Last year we brought you the story of the Atlanta Public School System’s systemic failure, fraud and corruption: Top to Bottom
Across Atlanta Public Schools, staff worked feverishly in secret to transform testing failures into successes. Teachers and principals erased and corrected mistakes on students’ answer sheets. Area superintendents silenced whistle-blowers and rewarded subordinates who met academic goals by any means possible. Superintendent Beverly Hall (pictured above far left) and her top aides ignored, buried, destroyed or altered complaints about misconduct, claimed ignorance of wrongdoing and accused naysayers of failing to believe in poor children’s ability to learn.

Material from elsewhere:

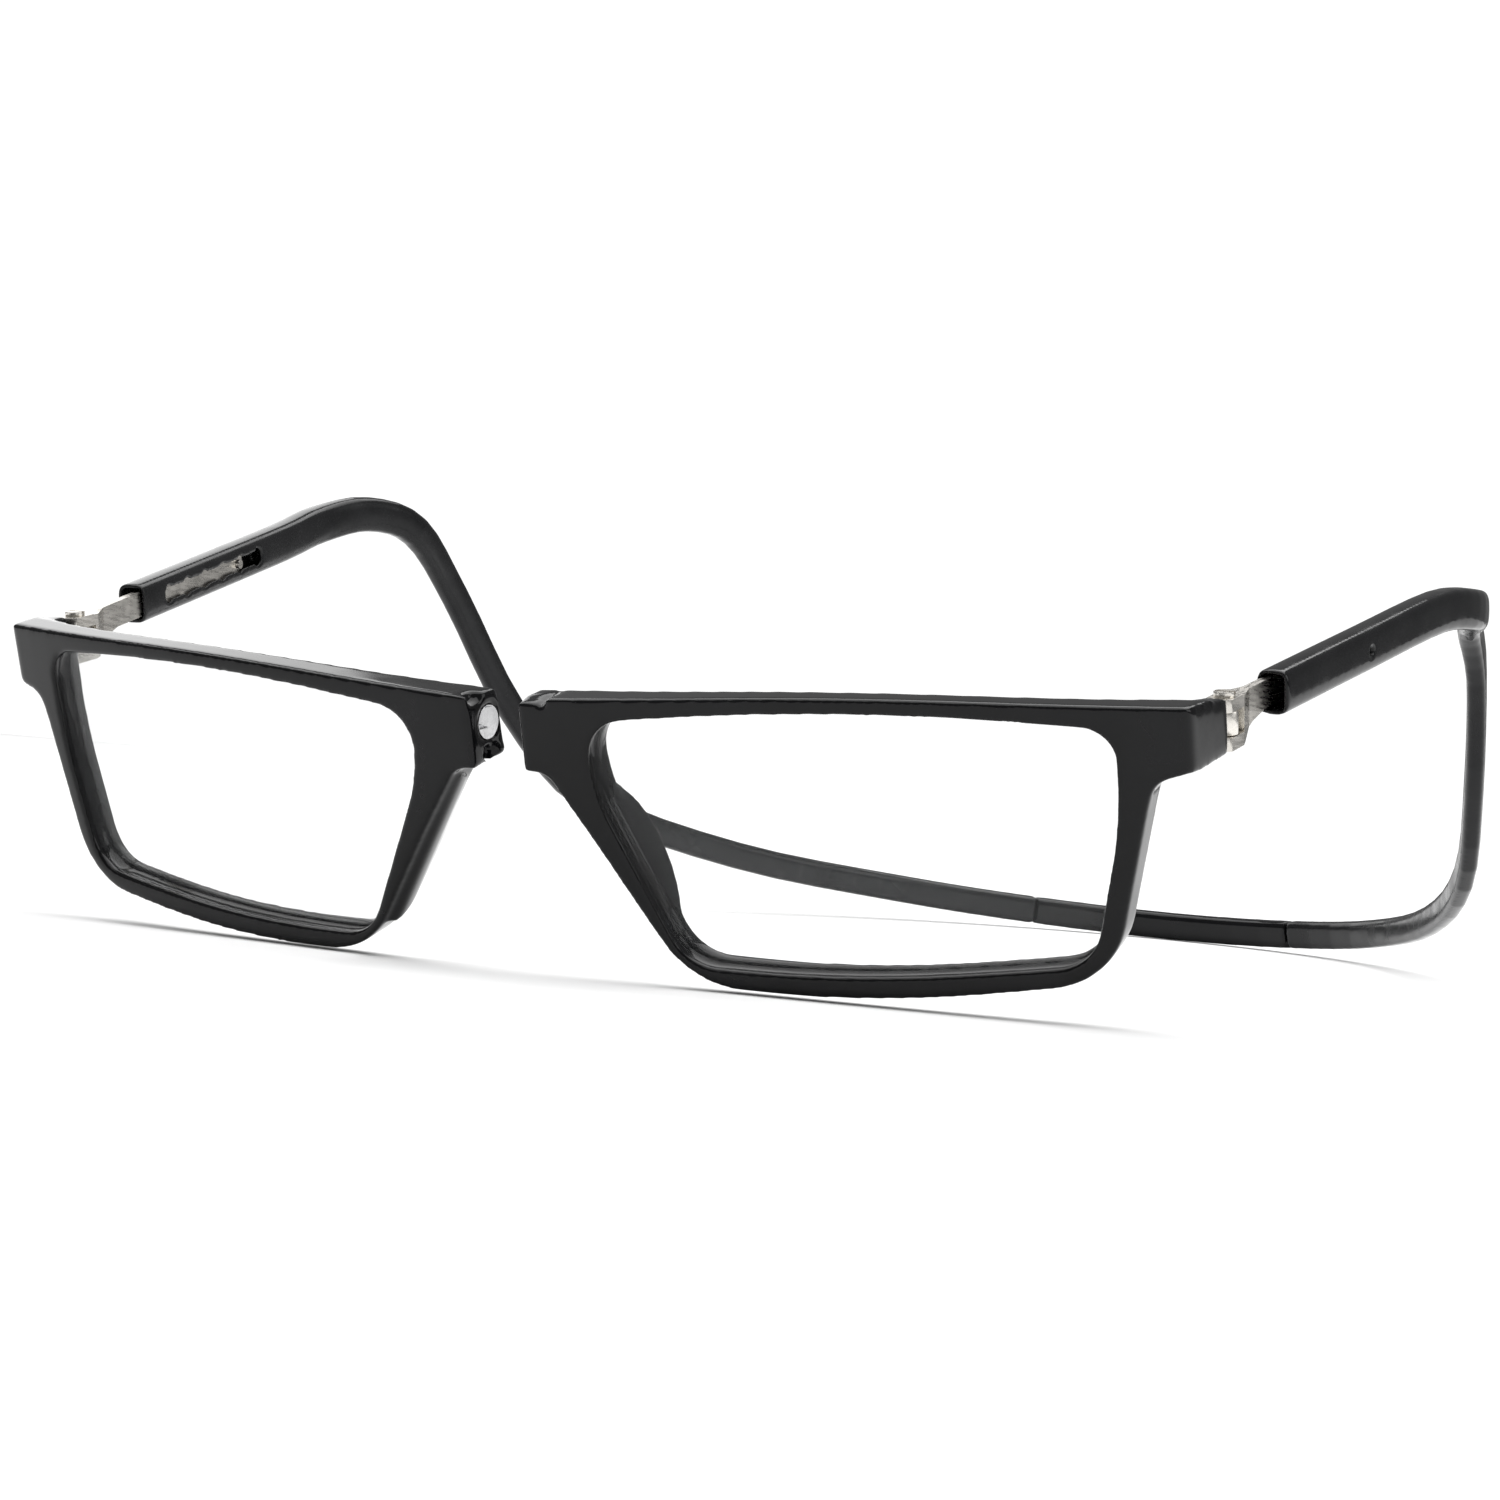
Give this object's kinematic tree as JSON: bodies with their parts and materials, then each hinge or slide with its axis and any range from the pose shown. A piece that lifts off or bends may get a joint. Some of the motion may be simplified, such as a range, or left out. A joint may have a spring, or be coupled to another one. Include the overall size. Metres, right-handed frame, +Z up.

This went on for more than a decade. (more)
Now this newest revelation comes to light – It was a brazen and surprisingly long-lived scheme, authorities said, to help aspiring public school teachers cheat on the tests they must pass to prove they are qualified to lead their classrooms.
For 15 years, teachers in three Southern states paid Clarence Mumford Sr. (pictured left) — himself a longtime educator — to send someone else to take the tests in their place, authorities said. Each time, Mumford received a fee of between $1,500 and $3,000 to send one of his test ringers with fake identification to the Praxis exam. In return, his customers got a passing grade and began their careers as cheaters, according to federal prosecutors in Memphis.
Authorities say the scheme affected hundreds — if not thousands — of public school students who ended up being taught by unqualified instructors. (more…)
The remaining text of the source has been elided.